I'm sort of getting the impression you don't quite understand the
mathematics:  i is the logarithm to the base divisor[units].  We reduce
both operands to exponents of the logarithm base (adding the two bases
together in i), which means they are by definition in a range between
zero and the base and then multiply the remaining exponents correcting
the result for a base overflow (so the result is always a correct
exponent and i is the logarithm to the base).  It's actually simply
Napier's algorithm.

The reason we're getting the up to 2.5% rounding errors you complain
about is because at each logarithm until the last one, we throw away the
remainder (it's legitimate because it's always 1000x smaller than the
exponent), but in the case of a large remainder it provides a small
correction to the final operation which we don't account for.  If you
want to make a true correction, you save the penultimate residue in each
case, multiply each by the *other* exponent add them together, divide by
the base and increment the final result by the remainder.

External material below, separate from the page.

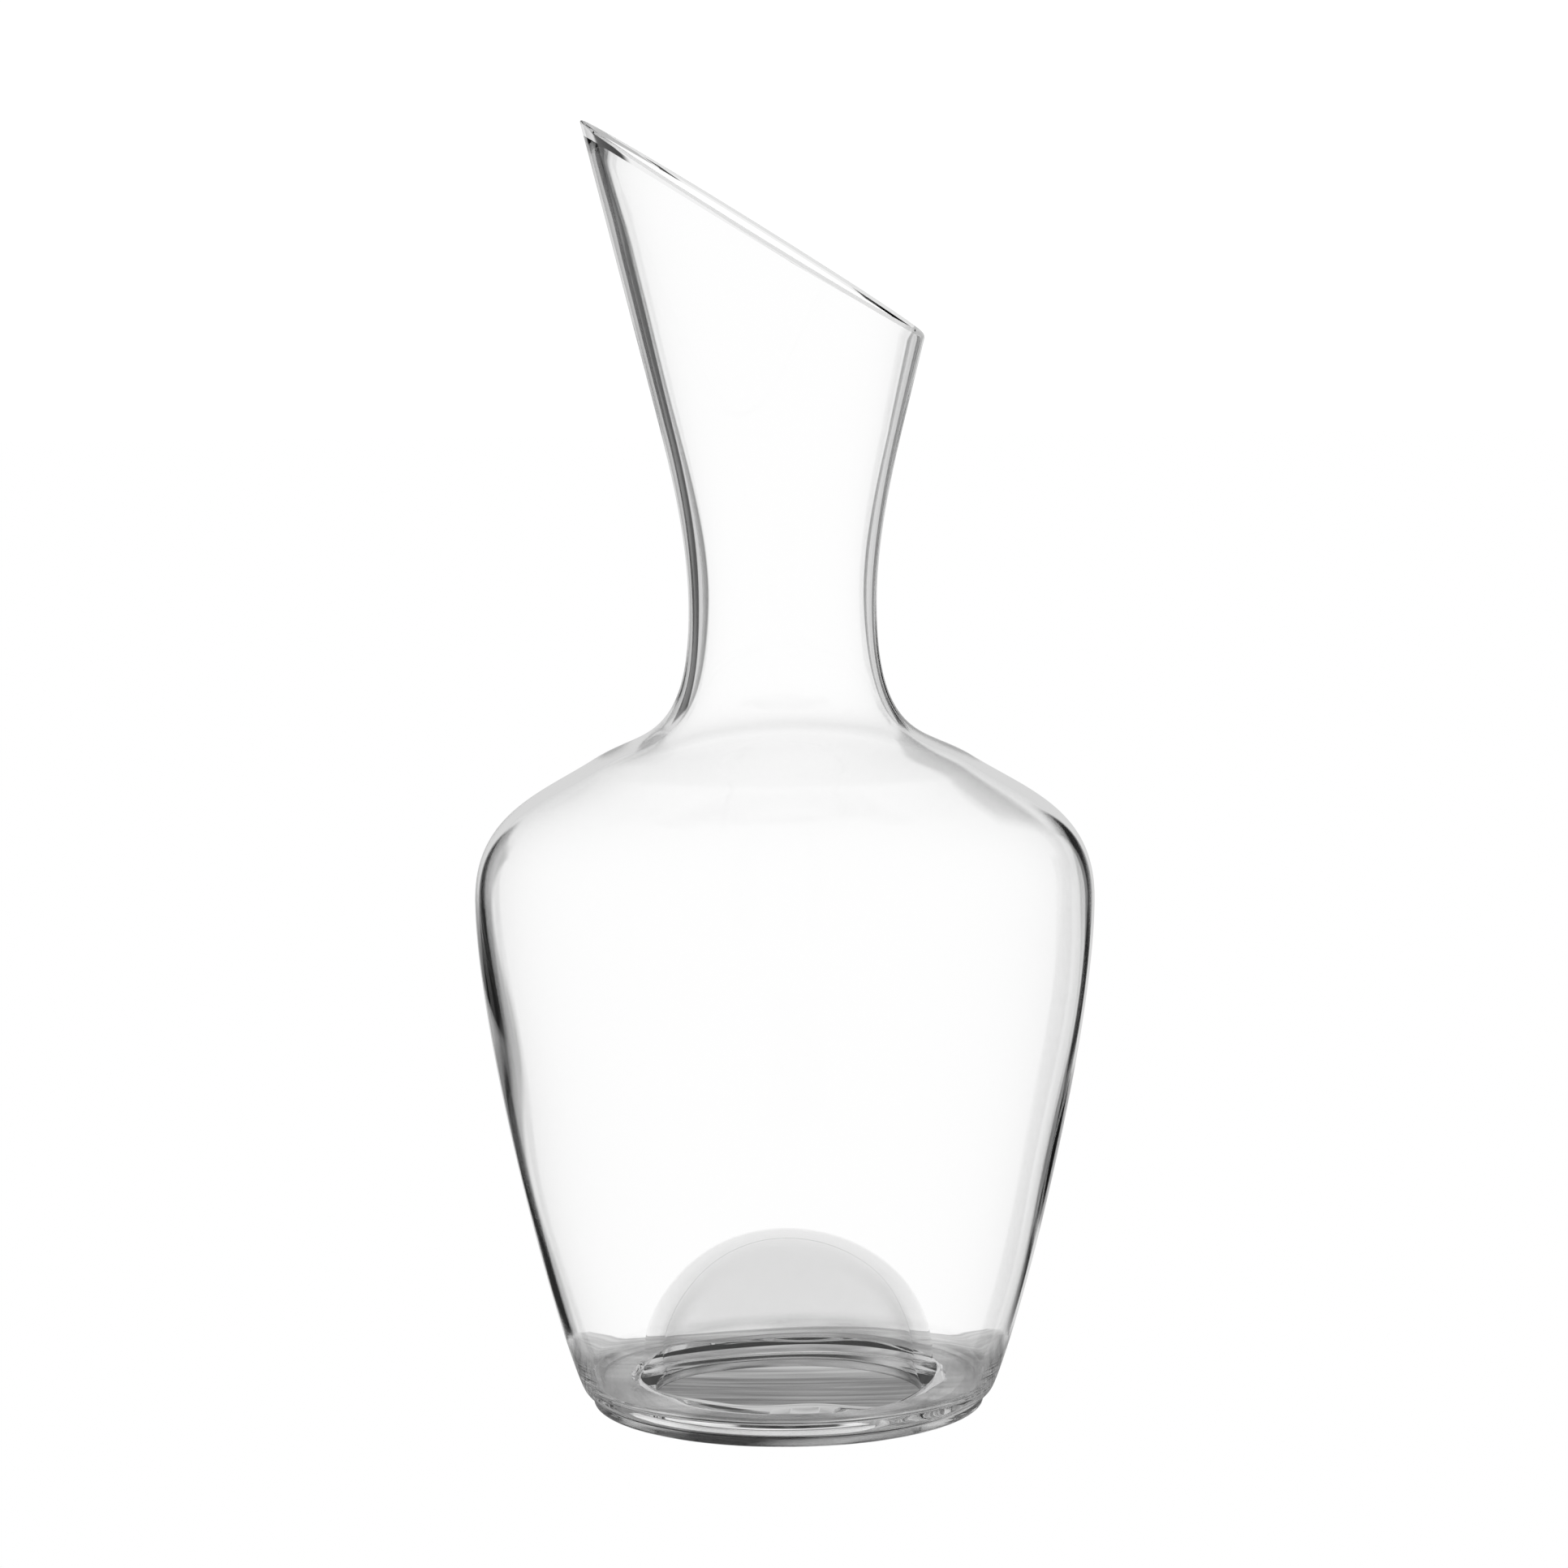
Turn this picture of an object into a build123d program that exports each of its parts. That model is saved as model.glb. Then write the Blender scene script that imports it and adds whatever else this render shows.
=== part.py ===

However, for 2.5% the physicist in me says the above is way overkill.

James

> >
> > James
> >
> >> Signed-off-by: Vitaly Kuznetsov <vkuznets@...hat.com>
> >> ---
> >>  include/linux/string_helpers.h | 2 +-
> >>  lib/string_helpers.c           | 4 ++--
> >>  2 files changed, 3 insertions(+), 3 deletions(-)
> >> 
> >> diff --git a/include/linux/string_helpers.h b/include/linux/string_helpers.h
> >> index dabe643..1223e80 100644
> >> --- a/include/linux/string_helpers.h
> >> +++ b/include/linux/string_helpers.h
> >> @@ -10,7 +10,7 @@ enum string_size_units {
> >>  	STRING_UNITS_2,		/* use binary powers of 2^10 */
> >>  };
> >>  
> >> -void string_get_size(u64 size, u64 blk_size, enum string_size_units units,
> >> +void string_get_size(u64 size, u32 blk_size, enum string_size_units units,
> >>  		     char *buf, int len);
> >>  
> >>  #define UNESCAPE_SPACE		0x01
> >> diff --git a/lib/string_helpers.c b/lib/string_helpers.c
> >> index 5939f63..f6c27dc 100644
> >> --- a/lib/string_helpers.c
> >> +++ b/lib/string_helpers.c
> >> @@ -26,7 +26,7 @@
> >>   * at least 9 bytes and will always be zero terminated.
> >>   *
> >>   */
> >> -void string_get_size(u64 size, u64 blk_size, const enum string_size_units units,
> >> +void string_get_size(u64 size, u32 blk_size, const enum string_size_units units,
> >>  		     char *buf, int len)
> >>  {
> >>  	static const char *const units_10[] = {
> >> @@ -58,7 +58,7 @@ void string_get_size(u64 size, u64 blk_size, const enum string_size_units units,
> >>  		i++;
> >>  	}
> >>  
> >> -	exp = divisor[units] / (u32)blk_size;
> >> +	exp = divisor[units] / blk_size;
> >>  	/*
> >>  	 * size must be strictly greater than exp here to ensure that remainder
> >>  	 * is greater than divisor[units] coming out of the if below.